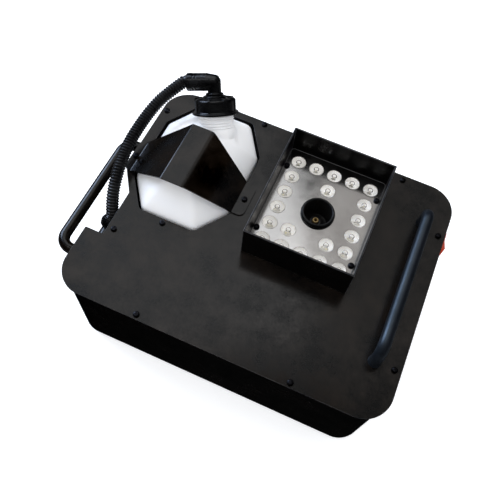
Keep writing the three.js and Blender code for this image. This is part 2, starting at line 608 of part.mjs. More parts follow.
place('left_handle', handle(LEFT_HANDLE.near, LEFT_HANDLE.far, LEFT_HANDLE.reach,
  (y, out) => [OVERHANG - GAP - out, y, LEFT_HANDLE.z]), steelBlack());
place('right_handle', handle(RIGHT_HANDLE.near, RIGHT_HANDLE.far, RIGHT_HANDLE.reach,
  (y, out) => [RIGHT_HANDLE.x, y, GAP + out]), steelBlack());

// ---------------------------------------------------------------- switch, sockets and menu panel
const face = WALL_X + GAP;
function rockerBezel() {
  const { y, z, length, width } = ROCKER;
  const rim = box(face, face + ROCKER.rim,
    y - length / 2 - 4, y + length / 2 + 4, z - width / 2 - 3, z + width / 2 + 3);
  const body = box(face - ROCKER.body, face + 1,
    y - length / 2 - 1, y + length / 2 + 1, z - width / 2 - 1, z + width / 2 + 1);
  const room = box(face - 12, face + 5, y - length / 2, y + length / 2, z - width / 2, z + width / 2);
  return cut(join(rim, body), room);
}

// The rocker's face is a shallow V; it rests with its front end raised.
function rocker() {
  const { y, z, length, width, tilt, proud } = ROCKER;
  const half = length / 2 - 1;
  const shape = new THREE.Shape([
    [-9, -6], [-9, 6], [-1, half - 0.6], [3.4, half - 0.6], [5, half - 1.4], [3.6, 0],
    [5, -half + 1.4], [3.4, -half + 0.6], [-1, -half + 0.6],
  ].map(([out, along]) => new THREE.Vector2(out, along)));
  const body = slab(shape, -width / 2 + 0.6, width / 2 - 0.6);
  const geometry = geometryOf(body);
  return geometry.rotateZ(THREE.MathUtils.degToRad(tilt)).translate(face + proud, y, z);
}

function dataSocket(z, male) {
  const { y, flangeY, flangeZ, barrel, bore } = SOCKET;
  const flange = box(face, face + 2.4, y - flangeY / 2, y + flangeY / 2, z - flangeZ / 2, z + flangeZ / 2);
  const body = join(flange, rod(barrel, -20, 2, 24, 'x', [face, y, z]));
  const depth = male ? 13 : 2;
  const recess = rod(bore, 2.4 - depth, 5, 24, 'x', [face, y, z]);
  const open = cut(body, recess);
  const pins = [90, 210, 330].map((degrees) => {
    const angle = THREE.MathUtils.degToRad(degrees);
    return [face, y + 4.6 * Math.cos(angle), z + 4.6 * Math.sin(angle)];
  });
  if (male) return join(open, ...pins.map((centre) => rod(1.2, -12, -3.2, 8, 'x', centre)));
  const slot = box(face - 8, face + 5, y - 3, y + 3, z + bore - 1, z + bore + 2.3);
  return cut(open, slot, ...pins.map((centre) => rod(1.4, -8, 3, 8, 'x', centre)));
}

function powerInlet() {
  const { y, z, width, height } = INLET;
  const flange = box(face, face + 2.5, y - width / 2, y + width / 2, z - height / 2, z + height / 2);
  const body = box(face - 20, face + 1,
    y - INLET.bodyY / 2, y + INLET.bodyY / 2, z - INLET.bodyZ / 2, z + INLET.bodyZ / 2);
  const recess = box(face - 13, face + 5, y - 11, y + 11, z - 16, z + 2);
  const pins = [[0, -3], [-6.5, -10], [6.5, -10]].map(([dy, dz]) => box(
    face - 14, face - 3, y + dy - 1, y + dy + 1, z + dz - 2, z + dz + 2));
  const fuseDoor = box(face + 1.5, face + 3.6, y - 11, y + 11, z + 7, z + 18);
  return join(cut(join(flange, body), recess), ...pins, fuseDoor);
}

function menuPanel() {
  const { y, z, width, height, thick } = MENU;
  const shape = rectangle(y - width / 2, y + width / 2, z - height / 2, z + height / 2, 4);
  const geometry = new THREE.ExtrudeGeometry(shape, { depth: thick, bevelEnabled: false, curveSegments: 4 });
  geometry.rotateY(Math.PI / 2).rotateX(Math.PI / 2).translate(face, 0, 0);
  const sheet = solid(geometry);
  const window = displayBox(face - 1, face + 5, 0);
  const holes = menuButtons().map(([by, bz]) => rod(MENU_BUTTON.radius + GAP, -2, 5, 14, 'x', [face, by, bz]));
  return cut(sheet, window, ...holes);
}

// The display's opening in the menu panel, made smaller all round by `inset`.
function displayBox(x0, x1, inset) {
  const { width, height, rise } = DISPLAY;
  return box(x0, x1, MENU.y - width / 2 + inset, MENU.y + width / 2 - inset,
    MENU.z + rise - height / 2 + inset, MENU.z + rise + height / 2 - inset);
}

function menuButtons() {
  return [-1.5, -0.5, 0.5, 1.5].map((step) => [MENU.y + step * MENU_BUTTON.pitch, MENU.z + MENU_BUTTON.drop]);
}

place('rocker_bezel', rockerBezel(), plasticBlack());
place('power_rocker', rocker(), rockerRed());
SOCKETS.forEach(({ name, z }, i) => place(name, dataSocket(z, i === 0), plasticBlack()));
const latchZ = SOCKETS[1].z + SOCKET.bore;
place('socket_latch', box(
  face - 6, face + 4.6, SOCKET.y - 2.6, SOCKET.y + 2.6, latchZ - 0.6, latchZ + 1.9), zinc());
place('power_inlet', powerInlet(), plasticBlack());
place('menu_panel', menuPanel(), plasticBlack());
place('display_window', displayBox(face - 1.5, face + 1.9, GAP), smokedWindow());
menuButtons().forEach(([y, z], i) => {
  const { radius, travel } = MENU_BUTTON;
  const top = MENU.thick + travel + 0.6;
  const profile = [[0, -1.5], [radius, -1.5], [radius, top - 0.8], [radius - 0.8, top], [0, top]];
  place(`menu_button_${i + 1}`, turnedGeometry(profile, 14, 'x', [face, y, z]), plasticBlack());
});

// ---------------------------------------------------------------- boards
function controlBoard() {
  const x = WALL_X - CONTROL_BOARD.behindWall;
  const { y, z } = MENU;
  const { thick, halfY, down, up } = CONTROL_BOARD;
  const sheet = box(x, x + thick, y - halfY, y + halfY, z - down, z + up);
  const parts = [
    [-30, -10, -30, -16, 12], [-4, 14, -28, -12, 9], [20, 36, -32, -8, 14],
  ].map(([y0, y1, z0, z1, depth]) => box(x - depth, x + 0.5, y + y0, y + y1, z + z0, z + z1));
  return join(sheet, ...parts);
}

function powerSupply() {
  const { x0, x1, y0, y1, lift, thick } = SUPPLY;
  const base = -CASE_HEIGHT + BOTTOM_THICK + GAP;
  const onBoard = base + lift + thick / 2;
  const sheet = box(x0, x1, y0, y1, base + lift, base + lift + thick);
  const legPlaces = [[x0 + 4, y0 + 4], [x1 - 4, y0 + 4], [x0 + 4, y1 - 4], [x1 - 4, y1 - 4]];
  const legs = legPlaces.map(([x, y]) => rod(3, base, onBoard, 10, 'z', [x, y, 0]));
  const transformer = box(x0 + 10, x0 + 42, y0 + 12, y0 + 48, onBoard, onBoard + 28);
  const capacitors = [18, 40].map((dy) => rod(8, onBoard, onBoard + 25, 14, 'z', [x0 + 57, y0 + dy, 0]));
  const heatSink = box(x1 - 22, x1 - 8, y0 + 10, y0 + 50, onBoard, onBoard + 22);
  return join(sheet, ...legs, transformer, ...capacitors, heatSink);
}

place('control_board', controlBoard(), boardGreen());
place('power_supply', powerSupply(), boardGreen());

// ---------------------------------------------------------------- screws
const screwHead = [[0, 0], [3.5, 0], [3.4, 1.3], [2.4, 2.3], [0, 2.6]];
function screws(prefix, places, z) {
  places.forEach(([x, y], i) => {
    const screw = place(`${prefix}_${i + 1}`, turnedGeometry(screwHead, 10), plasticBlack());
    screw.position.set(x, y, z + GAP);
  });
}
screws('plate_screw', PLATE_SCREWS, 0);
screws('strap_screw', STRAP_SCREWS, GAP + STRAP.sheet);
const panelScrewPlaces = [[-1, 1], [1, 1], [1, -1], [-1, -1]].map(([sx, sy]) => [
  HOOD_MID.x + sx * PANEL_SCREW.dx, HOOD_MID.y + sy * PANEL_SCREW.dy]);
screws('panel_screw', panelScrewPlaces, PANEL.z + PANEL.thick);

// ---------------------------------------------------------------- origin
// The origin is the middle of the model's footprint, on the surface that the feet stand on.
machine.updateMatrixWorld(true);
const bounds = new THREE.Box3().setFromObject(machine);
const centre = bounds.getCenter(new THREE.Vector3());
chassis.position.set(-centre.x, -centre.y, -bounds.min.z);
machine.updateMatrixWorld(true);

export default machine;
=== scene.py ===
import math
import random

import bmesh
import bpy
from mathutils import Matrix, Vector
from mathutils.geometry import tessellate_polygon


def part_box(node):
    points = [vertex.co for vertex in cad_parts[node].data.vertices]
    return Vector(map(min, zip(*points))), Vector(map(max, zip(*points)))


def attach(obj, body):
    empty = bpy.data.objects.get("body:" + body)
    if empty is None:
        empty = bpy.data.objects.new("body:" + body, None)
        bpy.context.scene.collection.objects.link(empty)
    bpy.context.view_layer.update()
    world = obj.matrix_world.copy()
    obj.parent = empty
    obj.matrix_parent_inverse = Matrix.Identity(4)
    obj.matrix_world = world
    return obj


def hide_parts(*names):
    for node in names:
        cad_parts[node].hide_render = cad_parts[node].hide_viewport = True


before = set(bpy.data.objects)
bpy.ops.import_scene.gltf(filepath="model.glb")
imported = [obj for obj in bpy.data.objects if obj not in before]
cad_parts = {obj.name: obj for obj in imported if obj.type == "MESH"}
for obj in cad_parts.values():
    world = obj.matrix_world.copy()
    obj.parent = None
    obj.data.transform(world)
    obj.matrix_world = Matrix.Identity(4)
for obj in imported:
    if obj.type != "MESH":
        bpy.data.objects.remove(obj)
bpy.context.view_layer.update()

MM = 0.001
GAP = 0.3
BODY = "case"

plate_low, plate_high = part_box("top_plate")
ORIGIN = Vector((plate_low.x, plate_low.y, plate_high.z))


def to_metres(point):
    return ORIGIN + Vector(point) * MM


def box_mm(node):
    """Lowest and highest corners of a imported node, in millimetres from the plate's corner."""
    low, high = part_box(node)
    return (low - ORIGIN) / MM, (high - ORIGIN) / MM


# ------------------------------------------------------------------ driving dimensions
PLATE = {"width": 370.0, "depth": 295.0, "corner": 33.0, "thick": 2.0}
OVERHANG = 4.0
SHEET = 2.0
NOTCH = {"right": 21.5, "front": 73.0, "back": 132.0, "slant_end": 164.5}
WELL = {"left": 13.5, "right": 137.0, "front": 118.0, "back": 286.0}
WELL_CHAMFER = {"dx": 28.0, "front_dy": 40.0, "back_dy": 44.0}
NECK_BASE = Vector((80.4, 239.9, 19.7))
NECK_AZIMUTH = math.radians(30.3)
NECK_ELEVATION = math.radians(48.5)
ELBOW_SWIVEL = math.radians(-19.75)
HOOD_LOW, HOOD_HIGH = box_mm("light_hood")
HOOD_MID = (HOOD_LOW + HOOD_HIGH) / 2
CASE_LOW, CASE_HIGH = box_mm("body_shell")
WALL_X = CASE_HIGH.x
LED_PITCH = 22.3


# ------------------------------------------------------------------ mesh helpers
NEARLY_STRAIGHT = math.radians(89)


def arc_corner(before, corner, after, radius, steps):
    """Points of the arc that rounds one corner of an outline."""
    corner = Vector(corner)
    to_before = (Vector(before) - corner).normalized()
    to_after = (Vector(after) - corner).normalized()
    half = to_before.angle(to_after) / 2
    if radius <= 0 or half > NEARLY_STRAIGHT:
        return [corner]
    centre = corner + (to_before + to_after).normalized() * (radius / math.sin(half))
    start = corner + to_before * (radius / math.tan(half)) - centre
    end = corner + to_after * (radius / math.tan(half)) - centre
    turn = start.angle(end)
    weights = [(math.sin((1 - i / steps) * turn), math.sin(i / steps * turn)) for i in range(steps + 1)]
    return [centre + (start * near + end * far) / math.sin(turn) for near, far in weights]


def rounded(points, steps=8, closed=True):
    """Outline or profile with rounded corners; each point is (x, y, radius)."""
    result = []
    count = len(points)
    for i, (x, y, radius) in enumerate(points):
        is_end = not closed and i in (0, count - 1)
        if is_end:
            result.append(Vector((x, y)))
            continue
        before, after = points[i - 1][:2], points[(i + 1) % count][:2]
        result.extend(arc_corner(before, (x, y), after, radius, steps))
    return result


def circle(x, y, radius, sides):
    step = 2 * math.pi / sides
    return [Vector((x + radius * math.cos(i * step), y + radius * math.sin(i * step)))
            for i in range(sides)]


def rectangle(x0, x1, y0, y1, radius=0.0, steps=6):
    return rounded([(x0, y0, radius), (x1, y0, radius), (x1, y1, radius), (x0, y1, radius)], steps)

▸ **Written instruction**
Write down exactly the span of lines above from the one containing "place('control_board', controlBoard(), boardGreen());" to the one containing "for node in", both ends included.

▸ **Answer to the task**
place('control_board', controlBoard(), boardGreen());
place('power_supply', powerSupply(), boardGreen());

// ---------------------------------------------------------------- screws
const screwHead = [[0, 0], [3.5, 0], [3.4, 1.3], [2.4, 2.3], [0, 2.6]];
function screws(prefix, places, z) {
  places.forEach(([x, y], i) => {
    const screw = place(`${prefix}_${i + 1}`, turnedGeometry(screwHead, 10), plasticBlack());
    screw.position.set(x, y, z + GAP);
  });
}
screws('plate_screw', PLATE_SCREWS, 0);
screws('strap_screw', STRAP_SCREWS, GAP + STRAP.sheet);
const panelScrewPlaces = [[-1, 1], [1, 1], [1, -1], [-1, -1]].map(([sx, sy]) => [
  HOOD_MID.x + sx * PANEL_SCREW.dx, HOOD_MID.y + sy * PANEL_SCREW.dy]);
screws('panel_screw', panelScrewPlaces, PANEL.z + PANEL.thick);

// ---------------------------------------------------------------- origin
// The origin is the middle of the model's footprint, on the surface that the feet stand on.
machine.updateMatrixWorld(true);
const bounds = new THREE.Box3().setFromObject(machine);
const centre = bounds.getCenter(new THREE.Vector3());
chassis.position.set(-centre.x, -centre.y, -bounds.min.z);
machine.updateMatrixWorld(true);

export default machine;
=== scene.py ===
import math
import random

import bmesh
import bpy
from mathutils import Matrix, Vector
from mathutils.geometry import tessellate_polygon


def part_box(node):
    points = [vertex.co for vertex in cad_parts[node].data.vertices]
    return Vector(map(min, zip(*points))), Vector(map(max, zip(*points)))


def attach(obj, body):
    empty = bpy.data.objects.get("body:" + body)
    if empty is None:
        empty = bpy.data.objects.new("body:" + body, None)
        bpy.context.scene.collection.objects.link(empty)
    bpy.context.view_layer.update()
    world = obj.matrix_world.copy()
    obj.parent = empty
    obj.matrix_parent_inverse = Matrix.Identity(4)
    obj.matrix_world = world
    return obj


def hide_parts(*names):
    for node in names:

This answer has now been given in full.